"Nearly perfect flows" by Wendy Zhang
December 8, 2010 - 10:00am
In school, we learned that fluid flow becomes simple in two limits. Over long lengthscales and at high speeds, inertia dominates and the motion can approach that of a perfect fluid with zero viscosity. On short lengthscales and at slow speeds, viscous dissipation is important. Fluid flows that correspond to the formation of a finite-time singularity in the continuum description involve both a vanishing characteristic lengthscale and a diverging velocity scale. These flows can therefore evolve into final limits that defy expectations derived from properties of their initial states. This talk focuses on 3 familiar processes that belong in this category: the formation of a splash after a liquid drop collides with a dry solid surface, the emergence of a highly-collimated sheet from the impact of a jet of densely-packed, dry grains, and the pinch-off of an underwater bubble.

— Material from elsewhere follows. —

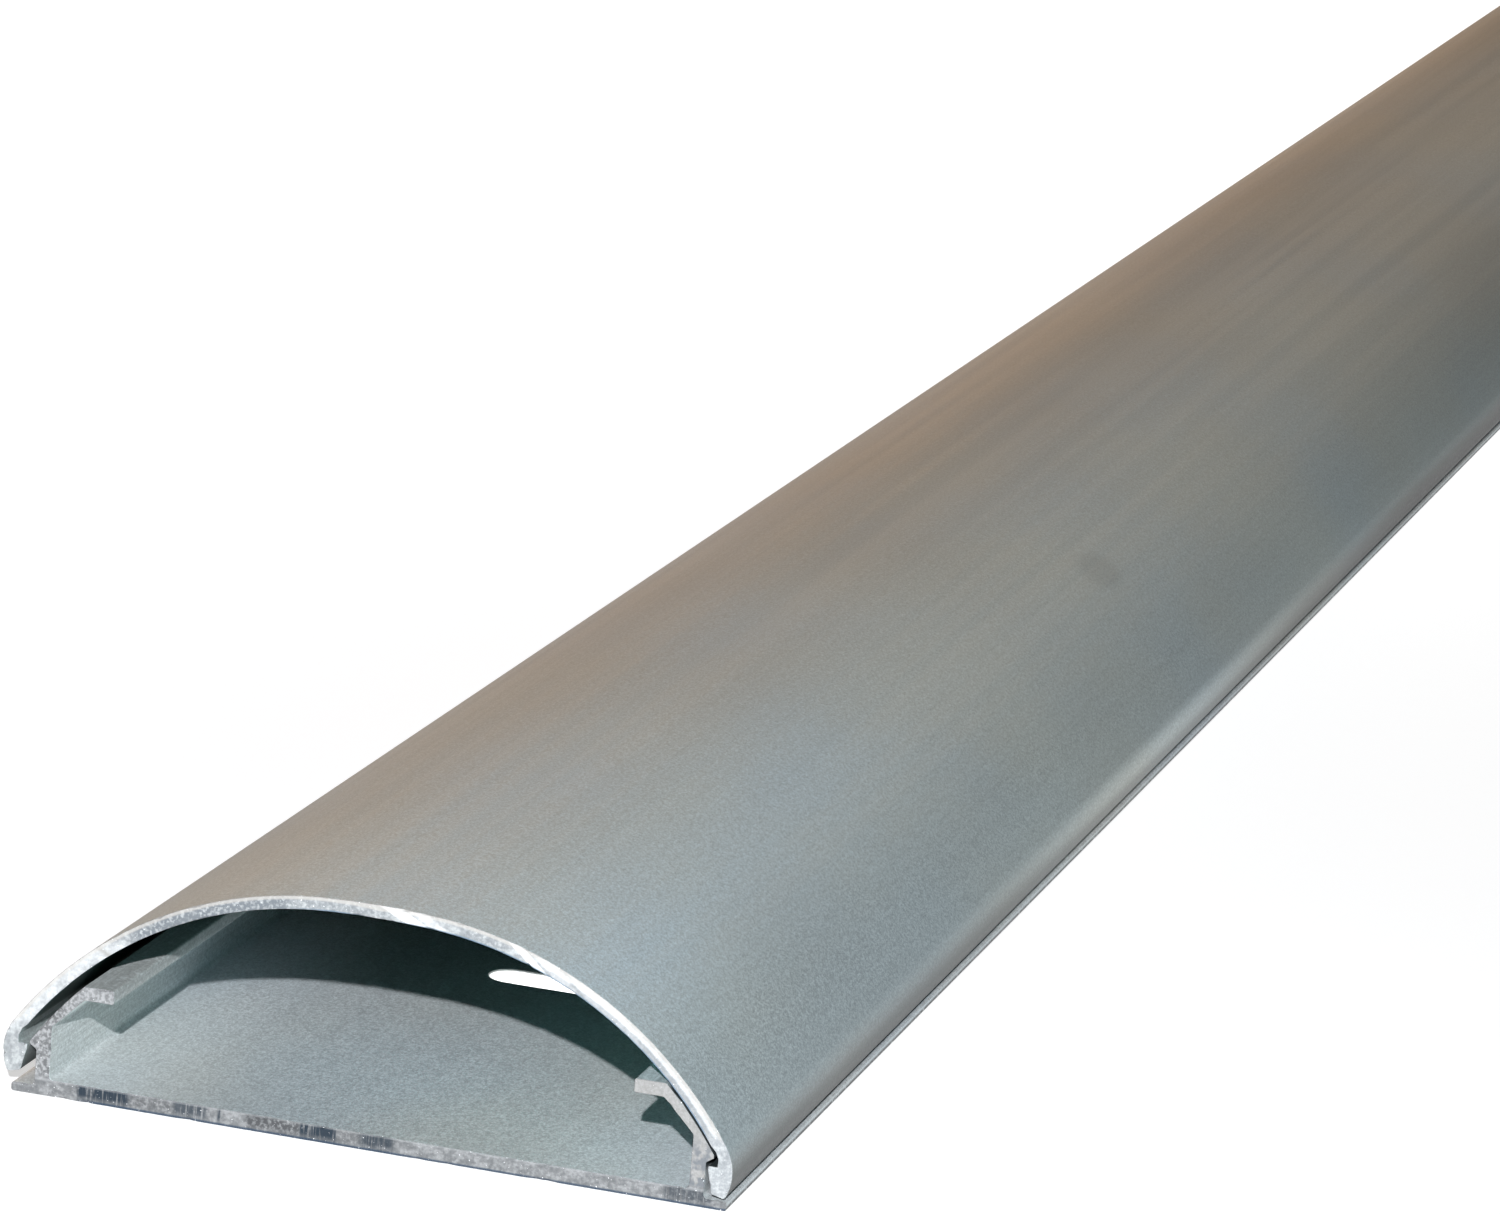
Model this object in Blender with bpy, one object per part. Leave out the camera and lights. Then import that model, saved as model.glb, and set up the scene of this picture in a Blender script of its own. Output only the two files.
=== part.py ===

In all three cases, the motion is dominated by inertia but a small amount of dissipation is also present. Our works show that dissipation is important for the onset of splash, plays a minor role in the ejecta sheet formation after jet impact, but becomes irrelevant in the break-up of an underwater bubble. An important consequence of this evolution towards perfect-fluid flow is that deviations from cylindrical symmetry in the initial stages of pinch-off are not erased by the dynamics. Theory, simulation and experiment show detailed memories of initial imperfections remain encoded, eventually controlling the mode of break-up. In short, the final outcome is not controlled by a single universal singularity but instead displays an infinite variety.